Bowerbird Ensemble: Beautiful Baroque
St. John’s Church, Adelaide, 9 February 2015
Bowerbird Ensemble explores the depths of Baroque music

ONE can only marvel at the vast amount of music created in the Baroque era – and it is still being discovered.

A few years ago Christoph Graupner’s name was known only to a handful of specialists, but his music is gradually finding its way onto recordings and concert programs.

Full marks therefore to Bowerbird Ensemble for opening the program with Graupner’s Trio Sonata in B. It’s an odd, quirky piece of music – the recorder confines itself to making cuckoo calls throughout the first movement – but certainly intriguing. You can’t compare it to Bach, just like you can’t compare every painter to Raphael, but taken on its own merits it’s rewarding listening.

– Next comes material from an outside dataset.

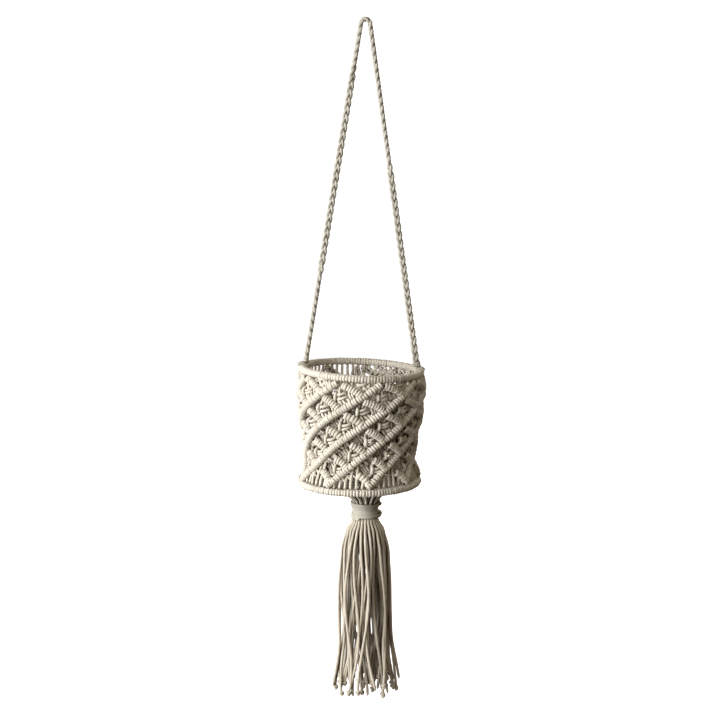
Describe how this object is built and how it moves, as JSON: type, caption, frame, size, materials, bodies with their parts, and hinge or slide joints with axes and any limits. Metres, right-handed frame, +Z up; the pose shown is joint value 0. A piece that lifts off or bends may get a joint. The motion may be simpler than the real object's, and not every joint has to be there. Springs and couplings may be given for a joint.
{
  "type": "hanging macrame planter",
  "caption": "Hanging planter of knotted cotton cord: plaited strap, wrapped top and bottom rings, net with spiral ridges, wrapped neck and long tassel.",
  "frame": {"origin": "inside of the strap's top bend, where a hook bears, on the line that the planter hangs from", "axes": "+Z up along the hanging line, +X to the right across the two strap legs, -Y the front"},
  "size_m": [0.1805, 0.1791, 0.9221],
  "materials": {
    "plaited_cord": "matt plaited natural cotton cord",
    "hitched_cord": "matt twisted cotton cord, hitched in close rows",
    "net_cord": "matt twisted cotton cord, knotted net",
    "tassel_cord": "matt twisted cotton cord, hanging ends",
    "ring_wire": "plain steel wire, covered by the wrapping"
  },
  "bodies": {
    "loop": {"strap_top_bend": "plaited_cord"},
    "strap": {"strap_leg_left": "plaited_cord", "strap_leg_right": "plaited_cord"},
    "basket": {"strap_tie_left": "plaited_cord", "strap_tie_right": "plaited_cord", "top_ring": "ring_wire", "top_ring_wrap": "hitched_cord", "bottom_ring": "ring_wire", "bottom_ring_wrap": "hitched_cord", "ridge_1": "hitched_cord", "ridge_2": "hitched_cord", "ridge_3": "hitched_cord", "ridge_4": "hitched_cord", "ridge_5": "hitched_cord", "ridge_6": "hitched_cord", "ridge_7": "hitched_cord", "ridge_8": "hitched_cord", "ridge_9": "hitched_cord", "net_panel_1": "net_cord", "net_panel_2": "net_cord", "net_panel_3": "net_cord", "net_panel_4": "net_cord", "net_panel_5": "net_cord", "net_panel_6": "net_cord", "net_panel_7": "net_cord", "net_panel_8": "net_cord", "net_panel_9": "net_cord", "base_web": "net_cord"},
    "neck": {"throat_cords": "hitched_cord", "neck_wrapping": "hitched_cord"},
    "tassel": {"tassel_core": "tassel_cord", "tassel_cord_01": "tassel_cord", "tassel_cord_02": "tassel_cord", "tassel_cord_03": "tassel_cord", "tassel_cord_04": "tassel_cord", "tassel_cord_05": "tassel_cord", "tassel_cord_06": "tassel_cord", "tassel_cord_07": "tassel_cord", "tassel_cord_08": "tassel_cord", "tassel_cord_09": "tassel_cord"}
  },
  "joints": [
    {"name": "strap_twist", "type": "hinge", "parent": "loop", "child": "strap", "pos_m": [0, 0, 0], "axis": [0, 0, 1], "range_deg": [-90, 90], "stiffness_Nm_per_rad": 0.004},
    {"name": "basket_tilt", "type": "hinge", "parent": "strap", "child": "basket", "pos_m": [-0.0055, 0, -0.4625], "axis": [0.999, 0, -0.0454], "range_deg": [-40, 40]},
    {"name": "tassel_swing_fore_aft", "type": "hinge", "parent": "basket", "child": "neck", "pos_m": [0, 0, -0.64], "axis": [1, 0, 0], "range_deg": [-30, 30]},
    {"name": "tassel_swing_side", "type": "hinge", "parent": "neck", "child": "tassel", "pos_m": [0, 0, -0.669], "axis": [0, 1, 0], "range_deg": [-30, 30]}
  ]
}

Bowerbird Ensemble is made up of three very fine musicians – veteran harpsichordist Glenys March, violinist Simone Slattery, and recorder player Brendan O’Donnell, and their programs are imaginative, enterprising and well thought-out.

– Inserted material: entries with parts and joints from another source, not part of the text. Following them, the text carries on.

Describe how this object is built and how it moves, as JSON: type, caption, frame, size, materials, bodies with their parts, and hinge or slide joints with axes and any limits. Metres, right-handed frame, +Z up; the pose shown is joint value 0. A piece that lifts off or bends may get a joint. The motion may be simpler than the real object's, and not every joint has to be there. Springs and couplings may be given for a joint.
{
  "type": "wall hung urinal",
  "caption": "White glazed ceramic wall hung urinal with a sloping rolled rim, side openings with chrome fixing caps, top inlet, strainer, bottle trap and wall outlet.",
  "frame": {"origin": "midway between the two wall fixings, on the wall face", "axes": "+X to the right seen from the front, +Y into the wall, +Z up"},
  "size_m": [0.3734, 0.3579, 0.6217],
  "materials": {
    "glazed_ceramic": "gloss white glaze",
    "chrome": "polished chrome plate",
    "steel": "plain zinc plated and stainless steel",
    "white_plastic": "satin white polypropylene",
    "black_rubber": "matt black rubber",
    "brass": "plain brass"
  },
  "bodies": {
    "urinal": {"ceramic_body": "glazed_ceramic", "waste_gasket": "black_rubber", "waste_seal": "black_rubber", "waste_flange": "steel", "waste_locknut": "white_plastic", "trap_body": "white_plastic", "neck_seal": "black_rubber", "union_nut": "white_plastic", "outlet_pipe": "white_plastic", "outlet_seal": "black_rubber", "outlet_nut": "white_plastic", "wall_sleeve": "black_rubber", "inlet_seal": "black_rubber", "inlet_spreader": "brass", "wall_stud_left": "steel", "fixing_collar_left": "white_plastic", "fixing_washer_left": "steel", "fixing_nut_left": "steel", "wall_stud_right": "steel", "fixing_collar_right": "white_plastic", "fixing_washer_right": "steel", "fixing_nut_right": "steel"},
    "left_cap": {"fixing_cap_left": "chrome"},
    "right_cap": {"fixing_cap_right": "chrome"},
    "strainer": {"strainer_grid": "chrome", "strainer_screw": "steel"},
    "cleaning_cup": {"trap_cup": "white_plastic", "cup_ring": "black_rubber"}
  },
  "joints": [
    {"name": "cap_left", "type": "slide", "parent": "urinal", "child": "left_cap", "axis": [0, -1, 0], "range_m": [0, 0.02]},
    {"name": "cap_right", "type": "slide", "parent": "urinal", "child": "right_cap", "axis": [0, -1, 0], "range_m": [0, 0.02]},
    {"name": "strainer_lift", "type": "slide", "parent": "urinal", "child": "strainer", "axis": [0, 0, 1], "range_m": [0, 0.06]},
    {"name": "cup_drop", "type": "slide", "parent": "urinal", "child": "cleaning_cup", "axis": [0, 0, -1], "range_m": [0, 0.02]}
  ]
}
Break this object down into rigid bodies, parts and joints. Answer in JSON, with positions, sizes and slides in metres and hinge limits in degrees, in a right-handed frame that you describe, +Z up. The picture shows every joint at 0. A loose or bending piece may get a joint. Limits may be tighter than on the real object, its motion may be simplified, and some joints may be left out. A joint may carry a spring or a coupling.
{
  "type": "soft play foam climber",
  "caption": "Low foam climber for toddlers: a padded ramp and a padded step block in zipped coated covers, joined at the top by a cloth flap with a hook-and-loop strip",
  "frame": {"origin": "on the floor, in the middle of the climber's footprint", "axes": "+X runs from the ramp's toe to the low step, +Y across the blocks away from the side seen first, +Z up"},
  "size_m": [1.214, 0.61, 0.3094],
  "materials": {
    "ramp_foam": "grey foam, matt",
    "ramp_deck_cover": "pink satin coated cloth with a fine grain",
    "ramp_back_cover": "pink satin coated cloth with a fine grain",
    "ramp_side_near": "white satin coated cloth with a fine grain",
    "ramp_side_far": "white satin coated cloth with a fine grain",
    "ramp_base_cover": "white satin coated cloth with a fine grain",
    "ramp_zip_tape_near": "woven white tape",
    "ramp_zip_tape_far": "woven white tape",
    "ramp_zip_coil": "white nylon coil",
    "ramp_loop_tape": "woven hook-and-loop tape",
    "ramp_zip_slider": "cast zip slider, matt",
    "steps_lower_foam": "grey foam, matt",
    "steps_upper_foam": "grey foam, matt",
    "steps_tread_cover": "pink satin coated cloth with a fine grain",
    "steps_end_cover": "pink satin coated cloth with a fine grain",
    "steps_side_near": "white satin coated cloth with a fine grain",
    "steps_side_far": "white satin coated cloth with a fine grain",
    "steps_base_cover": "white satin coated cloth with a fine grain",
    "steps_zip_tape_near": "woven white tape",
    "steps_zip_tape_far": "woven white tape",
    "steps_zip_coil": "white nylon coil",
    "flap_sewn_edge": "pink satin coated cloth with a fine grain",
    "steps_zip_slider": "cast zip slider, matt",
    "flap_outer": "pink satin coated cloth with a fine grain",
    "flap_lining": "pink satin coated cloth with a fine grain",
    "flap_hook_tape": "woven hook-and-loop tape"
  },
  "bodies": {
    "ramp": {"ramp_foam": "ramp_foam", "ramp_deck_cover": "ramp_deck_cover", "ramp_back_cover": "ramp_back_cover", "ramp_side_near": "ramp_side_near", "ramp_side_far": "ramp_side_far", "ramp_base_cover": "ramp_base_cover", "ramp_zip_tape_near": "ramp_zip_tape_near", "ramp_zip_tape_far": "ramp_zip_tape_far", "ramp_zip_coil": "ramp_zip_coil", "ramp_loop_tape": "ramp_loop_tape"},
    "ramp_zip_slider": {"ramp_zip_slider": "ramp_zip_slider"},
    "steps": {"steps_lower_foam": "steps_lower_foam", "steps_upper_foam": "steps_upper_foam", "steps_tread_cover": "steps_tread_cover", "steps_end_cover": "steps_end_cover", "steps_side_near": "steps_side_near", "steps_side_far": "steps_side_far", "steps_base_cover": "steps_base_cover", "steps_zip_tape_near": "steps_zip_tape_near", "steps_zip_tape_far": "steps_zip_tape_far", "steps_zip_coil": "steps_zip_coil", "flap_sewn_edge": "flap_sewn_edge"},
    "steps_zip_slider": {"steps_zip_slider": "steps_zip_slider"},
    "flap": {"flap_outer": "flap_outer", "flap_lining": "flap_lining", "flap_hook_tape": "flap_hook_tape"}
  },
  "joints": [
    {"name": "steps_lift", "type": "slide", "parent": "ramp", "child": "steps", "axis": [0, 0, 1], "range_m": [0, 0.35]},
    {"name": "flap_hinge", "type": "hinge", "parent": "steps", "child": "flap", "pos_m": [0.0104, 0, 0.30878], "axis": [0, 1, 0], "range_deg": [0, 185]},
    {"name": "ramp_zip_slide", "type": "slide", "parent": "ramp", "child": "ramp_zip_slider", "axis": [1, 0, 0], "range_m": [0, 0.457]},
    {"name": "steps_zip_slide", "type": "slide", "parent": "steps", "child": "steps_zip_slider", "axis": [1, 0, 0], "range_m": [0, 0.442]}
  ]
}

This concert surveyed the three superpowers of Baroque music – Italy, France and Germany – who vied for musical supremacy in the 17th and 18th centuries. Apart from Graupner, Germany was represented by a Sonatina by the prolific Telemann, performed with crystal clarity and finesse by Brendan O’Donnell. A single delightful morsel from the keyboard suites of Francois Couperin, played with style and sensibility by Glenys March, took us to France. Lully’s Trios for putting the king to bed (the king being Louis XIV) provided a further delightful excursion into the rarefied world of the French Royal court.

Altogether more robust in tone were two Italian works. Veracini’s Variations in the famous La Folia tune were an occasion for a superb display of virtuosity by violinist Simone Slattery, matched by Glenys March at the harpsichord.

The concert concluded with a fine performance of a Trio Sonata by the prodigious Vivaldi, who wrote more music than the world has time to listen to.

A brief Scottish-Italian hybrid by Barsanti was a charming encore to this most enjoyable concert.